• _Task prompt_: Take the data below and copy exactly the lines starting at the one with "Recreate this object" and finishing at the one with "bead_lift = 3.6; // [2.5:0.1:6]", both included.

• _Data supplied_:
_____
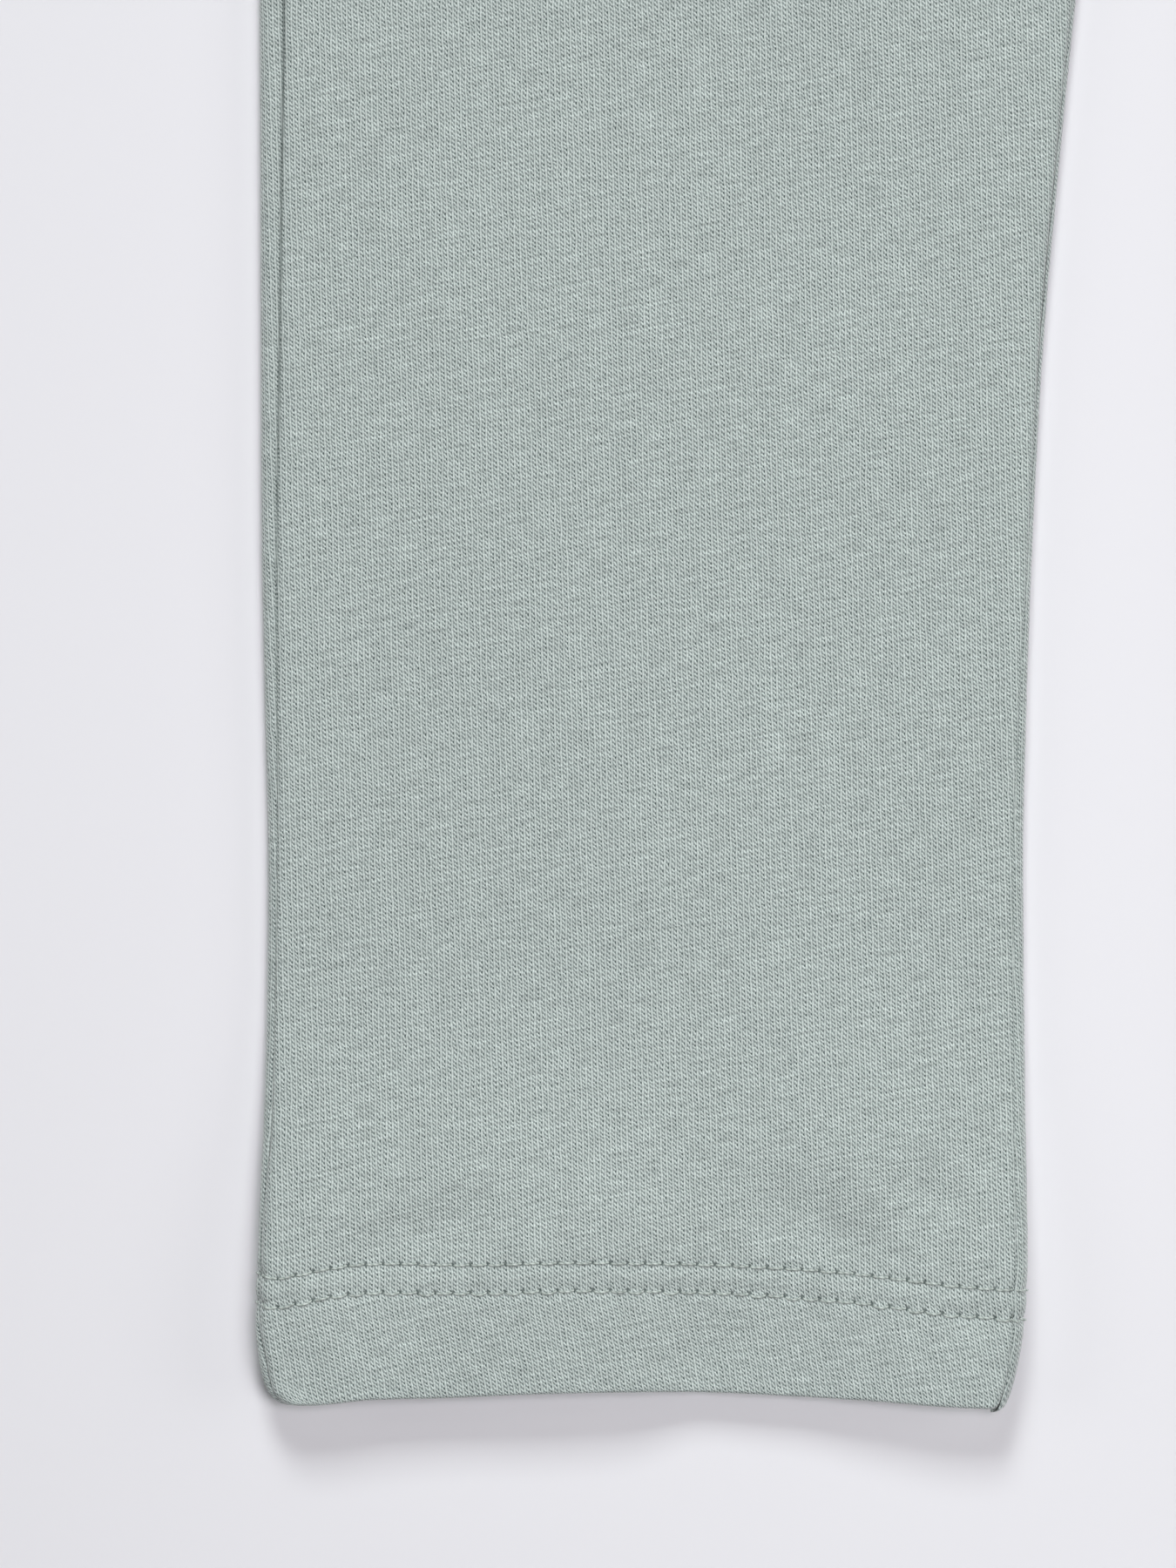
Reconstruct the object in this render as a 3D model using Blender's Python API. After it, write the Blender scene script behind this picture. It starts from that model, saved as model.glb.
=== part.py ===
"""Child's knitted jersey pyjama trousers, lying flat on their back on a table.

Four leg panels (front and back, right and left) are sewn into two tubes that join above the fork,
and an elasticated waistband gathers them at the top. Each panel's lower end is turned up inside as a
hem. Sizes are in millimetres here; MM turns each point into metres as a mesh is made.
+X is towards the wearer's left, +Y towards the waist, +Z up off the table, which is z = 0.
"""

import math
from collections import namedtuple

import bmesh
import bpy

MM = 0.001

# Cloth and seams
WALL = 1.0
SEAM_GAP = 0.3
BAND_WALL = 2.6

# Heights, measured up the leg from the hem line
HEM_DEPTH = 18.8
FORK_HEIGHT = 390.0
FORK_ROLL = 4.0
BAND_BOTTOM = 545.0
BAND_DEPTH = 30.0
BACK_RISE = 12.0
PANEL_TOP = BAND_BOTTOM - SEAM_GAP
LOWEST_HEM = -1.51
PAGE_MIDDLE = (BAND_BOTTOM + BAND_DEPTH + BACK_RISE + LOWEST_HEM) / 2

# Half the thickness of the laid tube at its side edges, which is the radius that the cloth rolls round
LEG_RADIUS = 1.8
HEM_RADIUS = 2.6
WAIST_RADIUS = 3.0

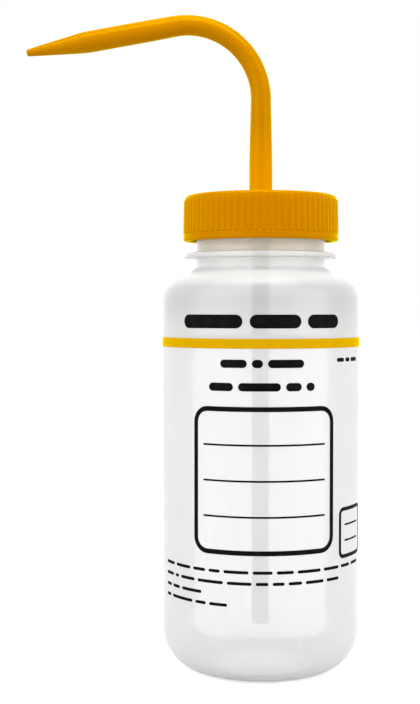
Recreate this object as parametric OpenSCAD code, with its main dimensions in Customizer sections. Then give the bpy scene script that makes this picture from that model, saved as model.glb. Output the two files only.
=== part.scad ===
// Squeeze wash bottle: blow-moulded body, ribbed screw cap, swivelling bent spout with a jet
// nozzle, sealing washer and dip tube. Millimetres, +Z up. The origin is on the bottle's axis in
// the plane it stands on, and the spout points along -X.

/* [Body] */
// Outer diameter of the straight wall
body_d = 76; // [64:0.5:92]
// Height of the straight wall's top edge, where the shoulder begins
shoulder_h = 141.5; // [110:0.5:180]
// Radius of the round between the wall and the shoulder
shoulder_round = 10; // [4:0.5:12]
// Slope of the shoulder towards the neck, in degrees
shoulder_slope = 22; // [10:1:35]
// Diameter of the ring that the bottle stands on
stand_d = 48.4; // [40:0.2:54]
// Width of the flat standing ring
stand_w = 2; // [1:0.5:4]
// Height of the round heel between the standing ring and the wall
heel_h = 15.7; // [6:0.1:24]
// Depth of the hollow under the base
pushup = 2.6; // [1:0.1:5]
// Thickness of the side wall and shoulder
wall = 1.1; // [0.7:0.1:2]
// Thickness of the base
base_wall = 1.5; // [1:0.1:3]

/* [Neck] */
// Outer diameter of the neck at the root of its thread
neck_d = 49.8; // [44:0.2:52]
// Thickness of the neck's wall
neck_wall = 1.8; // [1.2:0.1:3]
// Radius of the fillet between the shoulder and the neck
neck_fillet = 1.6; // [0.5:0.1:3]
// Outer diameter of the bead below the cap
bead_d = 58.8; // [54:0.2:64]
// Thickness of the bead at its edge
bead_t = 1.9; // [1:0.1:3]
// Height of the bead above the foot of the neck
bead_lift = 3.6; // [2.5:0.1:6]

/* [Thread] */
// Rise of the thread in one turn
pitch = 4.233; // [3.5:0.001:5.1]
// Number of turns of thread on the neck and in the cap
thread_turns = 1.5; // [1:0.25:1.75]
// Height of the thread's ridge
thread_depth = 1.5; // [1:0.1:1.8]
// Width of the ridge at its root
ridge_root = 2.3; // [1.8:0.1:2.3]
// Width of the ridge at its crest
ridge_crest = 0.9; // [0.6:0.1:1.4]
// Radial clearance between the neck's thread and the cap's
thread_gap = 0.35; // [0.25:0.05:0.6]

/* [Cap] */
// Outer diameter over the ribs
cap_d = 59.7; // [59:0.1:74]
// Overall height
cap_h = 17.5; // [16:0.5:24]
// Gap between the bead and the cap's lower edge
cap_lift = 4.8; // [1:0.1:8]
// Thickness of the top plate
plate_t = 1.9; // [1.2:0.1:3]
// Width of the inner land around the spout's flange
land_w = 2; // [1:0.1:4]
// Number of grip ribs
rib_count = 72; // [36:2:120]
// Depth of the grooves between the ribs
rib_depth = 0.45; // [0.2:0.05:0.8]
// Height of the plain band below the ribs
band_h = 2.9; // [1:0.1:5]
// Height of the plain rounded edge above the ribs
brow_h = 1.8; // [1:0.1:3]
// Width of the plain rounded edge above the ribs
brow_w = 2.1; // [1:0.1:3]

/* [Washer] */
// Thickness of the sealing washer
washer_t = 1.5; // [1:0.1:2.5]
// Gap left on each face of the washer and of the spout's flange
seat_gap = 0.05; // [0.03:0.01:0.15]
// Radial clearance around the washer's outer edge and in its hole
washer_gap = 0.3; // [0.2:0.05:0.6]

/* [Spout] */
// Outer diameter where it leaves the cap
spout_d = 8.9; // [7.6:0.1:10.8]
// Outer diameter of the straight arm
arm_d = 8.1; // [6.6:0.1:9.8]
// How much thinner the tube is in the bend, on radius
bend_thin = 0.15; // [0.1:0.05:0.3]
// Inner diameter of the passage in the arm
passage_d = 5; // [3:0.1:5.2]
// Radial running clearance of the spout in the cap
spout_gap = 0.1; // [0.05:0.01:0.1]
// Straight height between the cap and the bend
spout_rise = 37; // [20:0.5:60]
// Radius of the bend's centre line
bend_r = 28.3; // [20:0.1:40]
// Angle of the arm below the horizontal
arm_droop = 10.2; // [0:0.1:30]
// Length of the straight arm before the nozzle
arm_l = 35; // [15:0.5:60]
// Length of the nozzle's taper
nozzle_l = 22.5; // [12:0.5:32]
// Outer diameter of the nozzle's tip
tip_d = 2.6; // [2:0.1:4]
// Diameter of the jet hole
jet_d = 1.1; // [0.6:0.1:1.5]
// Diameter of the flange that holds the spout under the cap
flange_d = 22; // [14:0.5:30]
// Thickness of the flange
flange_t = 1.2; // [0.8:0.1:2.2]
// Length of the spigot below the flange
spigot_l = 9; // [5:0.5:16]

/* [Dip tube] */
// Outer diameter
dip_d = 6.6; // [5.6:0.1:7.8]
// Thickness of its wall
dip_wall = 0.9; // [0.6:0.1:1.4]
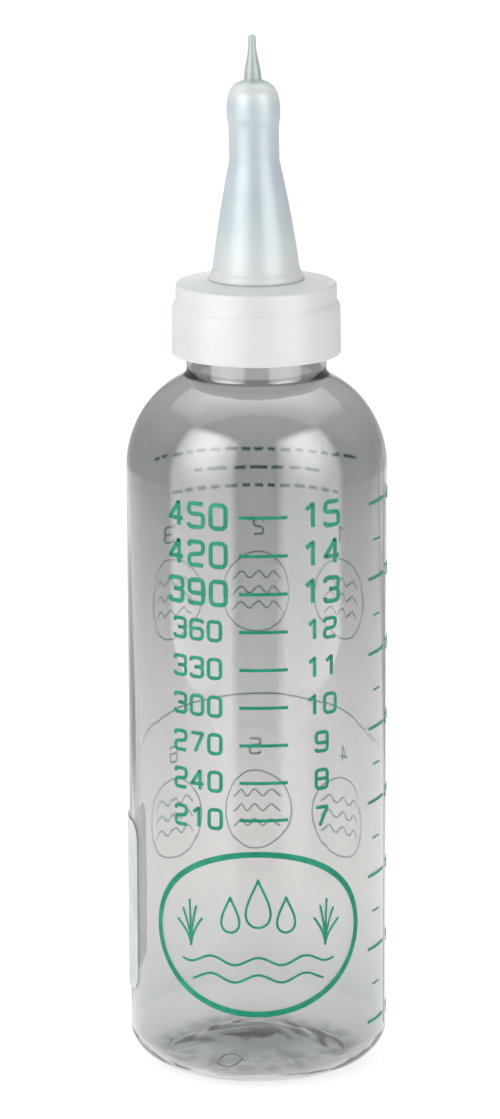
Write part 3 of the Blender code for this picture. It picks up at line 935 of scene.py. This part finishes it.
_____
• _Correct result_:
Recreate this object as parametric OpenSCAD code, with its main dimensions in Customizer sections. Then give the bpy scene script that makes this picture from that model, saved as model.glb. Output the two files only.
=== part.scad ===
// Squeeze wash bottle: blow-moulded body, ribbed screw cap, swivelling bent spout with a jet
// nozzle, sealing washer and dip tube. Millimetres, +Z up. The origin is on the bottle's axis in
// the plane it stands on, and the spout points along -X.

/* [Body] */
// Outer diameter of the straight wall
body_d = 76; // [64:0.5:92]
// Height of the straight wall's top edge, where the shoulder begins
shoulder_h = 141.5; // [110:0.5:180]
// Radius of the round between the wall and the shoulder
shoulder_round = 10; // [4:0.5:12]
// Slope of the shoulder towards the neck, in degrees
shoulder_slope = 22; // [10:1:35]
// Diameter of the ring that the bottle stands on
stand_d = 48.4; // [40:0.2:54]
// Width of the flat standing ring
stand_w = 2; // [1:0.5:4]
// Height of the round heel between the standing ring and the wall
heel_h = 15.7; // [6:0.1:24]
// Depth of the hollow under the base
pushup = 2.6; // [1:0.1:5]
// Thickness of the side wall and shoulder
wall = 1.1; // [0.7:0.1:2]
// Thickness of the base
base_wall = 1.5; // [1:0.1:3]

/* [Neck] */
// Outer diameter of the neck at the root of its thread
neck_d = 49.8; // [44:0.2:52]
// Thickness of the neck's wall
neck_wall = 1.8; // [1.2:0.1:3]
// Radius of the fillet between the shoulder and the neck
neck_fillet = 1.6; // [0.5:0.1:3]
// Outer diameter of the bead below the cap
bead_d = 58.8; // [54:0.2:64]
// Thickness of the bead at its edge
bead_t = 1.9; // [1:0.1:3]
// Height of the bead above the foot of the neck
bead_lift = 3.6; // [2.5:0.1:6]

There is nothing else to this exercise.